» **EXERCISE**:
Extract the complete listing and output it unchanged.

» **SOURCE EXCERPT**:
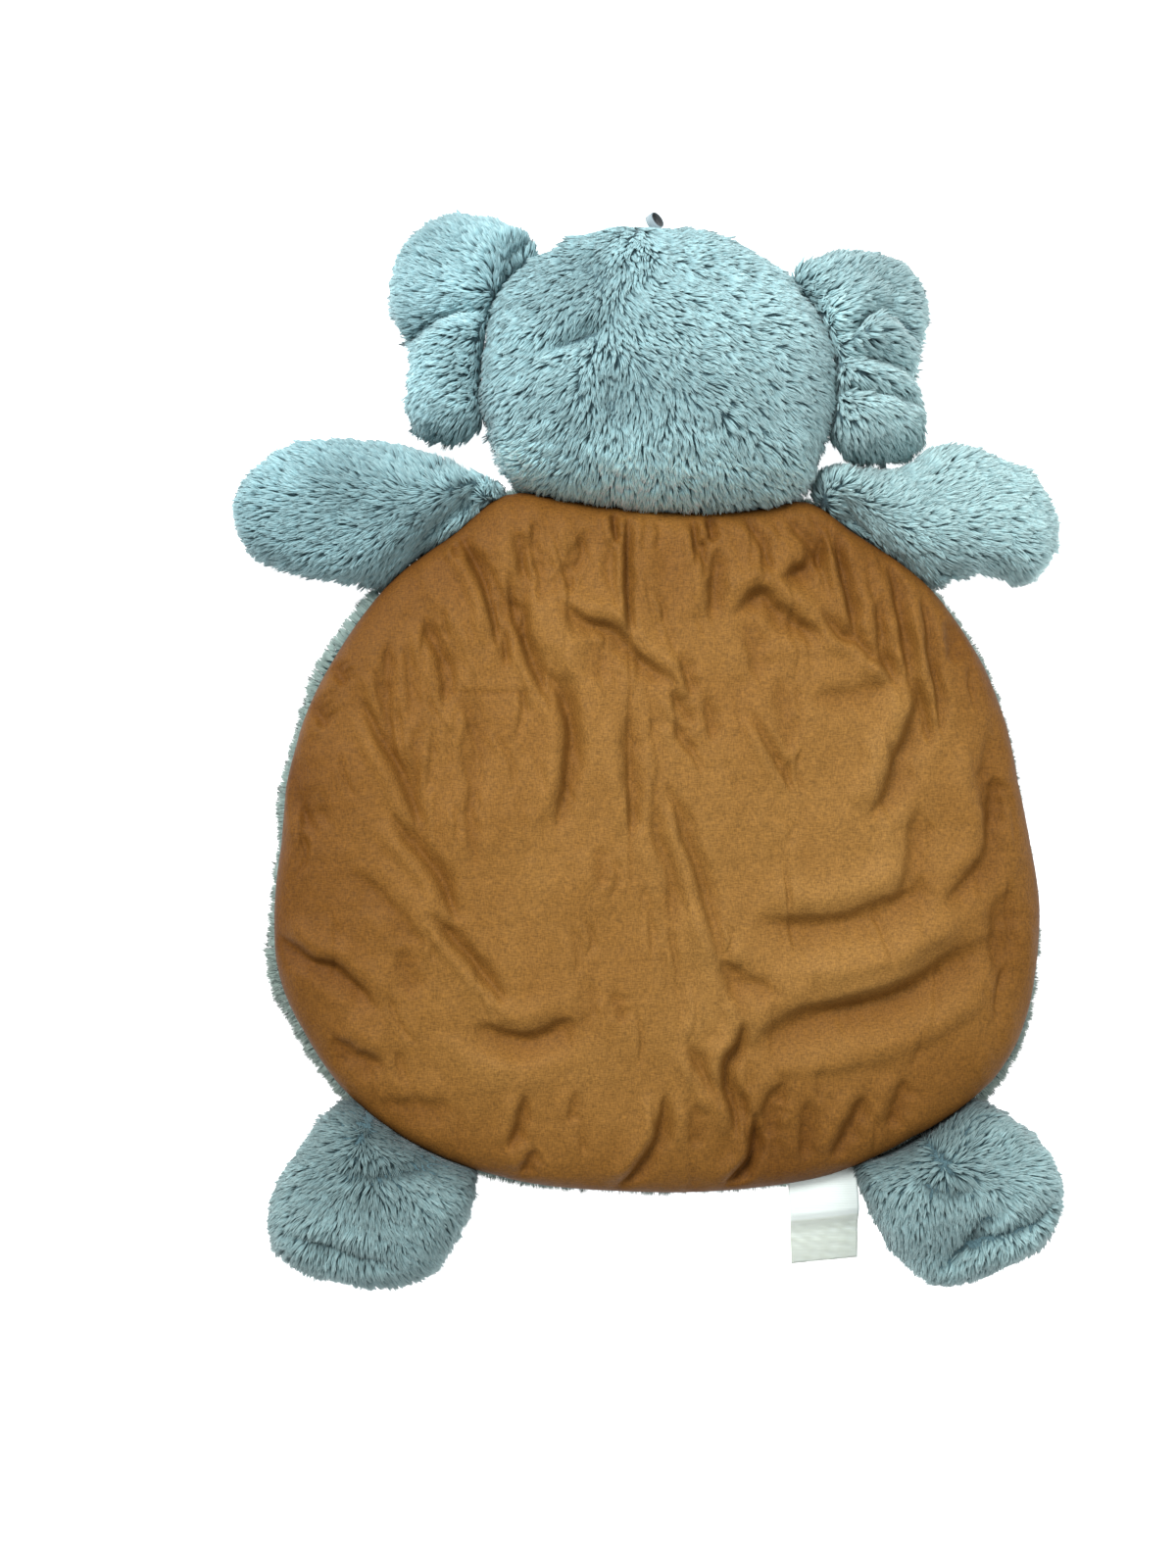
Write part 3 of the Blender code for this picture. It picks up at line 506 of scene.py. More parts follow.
woven = add(cotton, "MixRGB", [("Color1", tone, "Color"), ("Color2", yarn, 0)],
            blend_type="MULTIPLY", in_Fac=1.0)
relief = add(cotton, "Bump", [("Height", weave, 0)], in_Strength=0.6, in_Distance=0.0005)
join(cotton, with_painted_light_and_shade(cotton, woven), "Color", shader, "Base Color")
join(cotton, relief, "Normal", shader, "Normal")
backing.data.materials.append(cotton)
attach(backing, "root")
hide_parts("body_pad")

# ---- plush head -----------------------------------------------------------------------------
# The back of the head: a round plush bag, stuffed full and sewn to the mat at the neck.
# The knit ground of the fabric carries a long brushed polyester pile, combed outwards from a
# parting down the middle, with its tufts hanging over the neck seam.
PILE_SINK = 5.0            # mm, the ground lies this far below the tips of the pile
VOXEL = 5.5                # mm, size of the ground's faces
JOINT_BLEND = 9.0          # mm over which the ground rises to meet a neighbour
GROUND_LOW = 1.2           # mm, the ground stays this far above the floor
STUFFING_STEPS = 20        # steps of the cloth under pressure
SWELLING = 1.6             # mm, the most that the pressure moves the ground


def points_of(mesh):
    """The vertices of a mesh, in metres."""
    flat = np.empty(len(mesh.vertices) * 3)
    mesh.vertices.foreach_get("co", flat)
    return flat.reshape(-1, 3)


def normals_of(mesh):
    """The normal at each vertex of a mesh."""
    flat = np.empty(len(mesh.vertices) * 3)
    mesh.vertex_normals.foreach_get("vector", flat)
    return flat.reshape(-1, 3)


def apply_all(piece):
    """Replaces the piece's mesh by what its modifiers make of it."""
    bpy.context.view_layer.update()
    done = bpy.data.meshes.new_from_object(
        piece.evaluated_get(bpy.context.evaluated_depsgraph_get()))
    piece.modifiers.clear()
    piece.data = done


def apart_from(spots, nodes):
    """How far each spot (metres) is from the nearest of the CAD nodes' surfaces, in mm."""
    apart = np.full(len(spots), 1e3)
    for node in nodes:
        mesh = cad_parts[node].data
        skin = BVHTree.FromPolygons([v.co for v in mesh.vertices],
                                    [p.vertices for p in mesh.polygons])
        apart = np.minimum(apart, [skin.find_nearest(Vector(p))[3] / MM for p in spots])
    return apart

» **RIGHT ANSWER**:
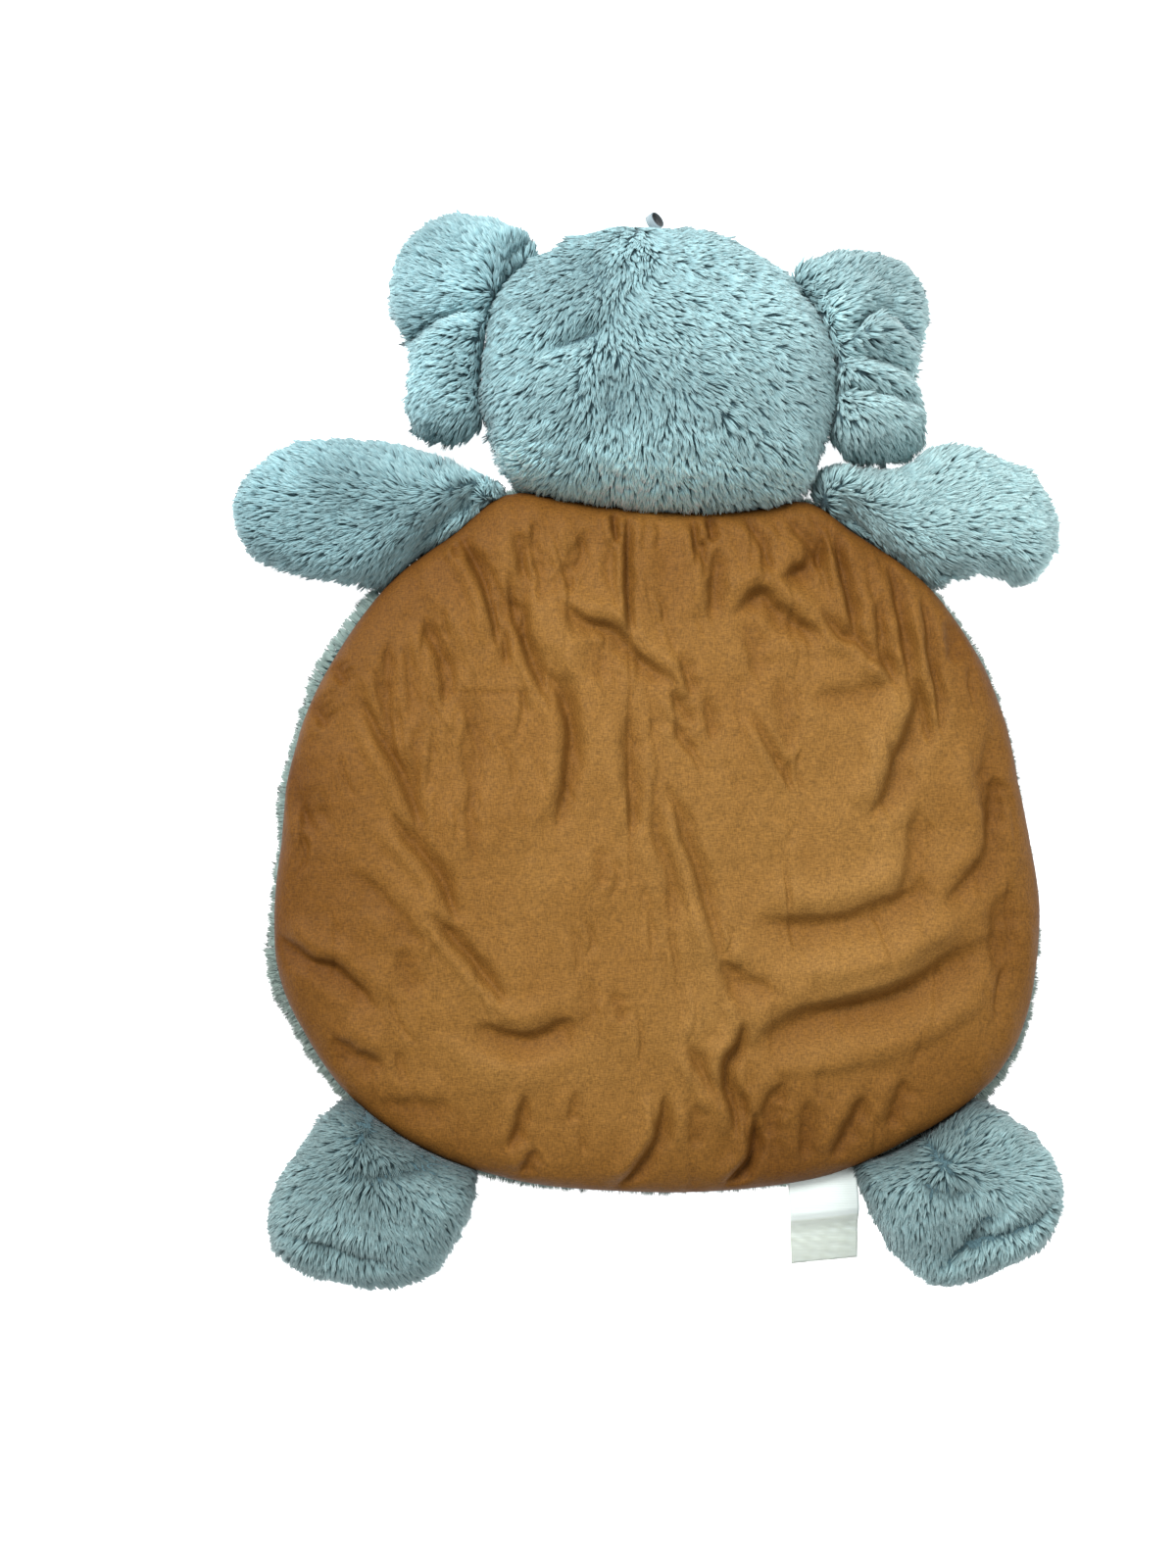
Write part 3 of the Blender code for this picture. It picks up at line 506 of scene.py. More parts follow.
woven = add(cotton, "MixRGB", [("Color1", tone, "Color"), ("Color2", yarn, 0)],
            blend_type="MULTIPLY", in_Fac=1.0)
relief = add(cotton, "Bump", [("Height", weave, 0)], in_Strength=0.6, in_Distance=0.0005)
join(cotton, with_painted_light_and_shade(cotton, woven), "Color", shader, "Base Color")
join(cotton, relief, "Normal", shader, "Normal")
backing.data.materials.append(cotton)
attach(backing, "root")
hide_parts("body_pad")

# ---- plush head -----------------------------------------------------------------------------
# The back of the head: a round plush bag, stuffed full and sewn to the mat at the neck.
# The knit ground of the fabric carries a long brushed polyester pile, combed outwards from a
# parting down the middle, with its tufts hanging over the neck seam.
PILE_SINK = 5.0            # mm, the ground lies this far below the tips of the pile
VOXEL = 5.5                # mm, size of the ground's faces
JOINT_BLEND = 9.0          # mm over which the ground rises to meet a neighbour
GROUND_LOW = 1.2           # mm, the ground stays this far above the floor
STUFFING_STEPS = 20        # steps of the cloth under pressure
SWELLING = 1.6             # mm, the most that the pressure moves the ground


def points_of(mesh):
    """The vertices of a mesh, in metres."""
    flat = np.empty(len(mesh.vertices) * 3)
    mesh.vertices.foreach_get("co", flat)
    return flat.reshape(-1, 3)


def normals_of(mesh):
    """The normal at each vertex of a mesh."""
    flat = np.empty(len(mesh.vertices) * 3)
    mesh.vertex_normals.foreach_get("vector", flat)
    return flat.reshape(-1, 3)


def apply_all(piece):
    """Replaces the piece's mesh by what its modifiers make of it."""
    bpy.context.view_layer.update()
    done = bpy.data.meshes.new_from_object(
        piece.evaluated_get(bpy.context.evaluated_depsgraph_get()))
    piece.modifiers.clear()
    piece.data = done


def apart_from(spots, nodes):
    """How far each spot (metres) is from the nearest of the CAD nodes' surfaces, in mm."""
    apart = np.full(len(spots), 1e3)
    for node in nodes:
        mesh = cad_parts[node].data
        skin = BVHTree.FromPolygons([v.co for v in mesh.vertices],
                                    [p.vertices for p in mesh.polygons])
        apart = np.minimum(apart, [skin.find_nearest(Vector(p))[3] / MM for p in spots])
    return apart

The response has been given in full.